What happens to national image and its effect on international relations, including foreign investment that relies critically on confidence in an economy?

It would be naïve to suggest an easy exit from the enveloping morass of the crazy race after wealth given the deep level man has sunk and the consequent spiritual depravity even if ironically it is in combination with a loud and flamboyant religiosity. Any recommendation on the way out of the mess will understandably be informed by (a) the orientation of the analyst and (b) the specific country context. It is not surprising, therefore, concerning analyst orientation to hear Bishop Chikosi suggest repentance on the part of the sponsors of ritual killings. As part of the context to be taken on board in the effort to fashion solutions is the question of the efficacy of the rituals especially for money. This criterion is isolated against the backdrop of the reported confessions of some Yahoo Boys that the rituals do not actually yield envisaged results.

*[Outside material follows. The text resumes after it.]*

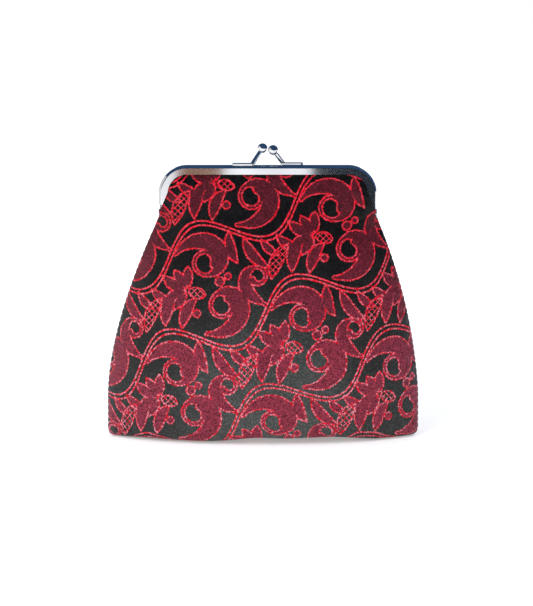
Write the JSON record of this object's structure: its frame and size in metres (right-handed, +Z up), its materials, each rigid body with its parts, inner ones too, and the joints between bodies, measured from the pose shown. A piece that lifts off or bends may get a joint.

The ultimate but long term approach may be to rework the structure of the economy so as to enhance its employment generating capacity such that the number of frustrated young job seekers will be drastically reduced. In the same vein, the content of the country’s educational curricula will have to be reviewed and infused with skills training to enhance employability of products of the respective institutions. Meanwhile, coordinated attention must be given to national orientation on positive values and the discouragement of conspicuous consumption through appropriate taxation.

However, what may stand in the way of implementing these measures are vested interests given that those who profit from the status quo may not readily let go of their privileges, havoc- wrecking as they are. I come in peace, please.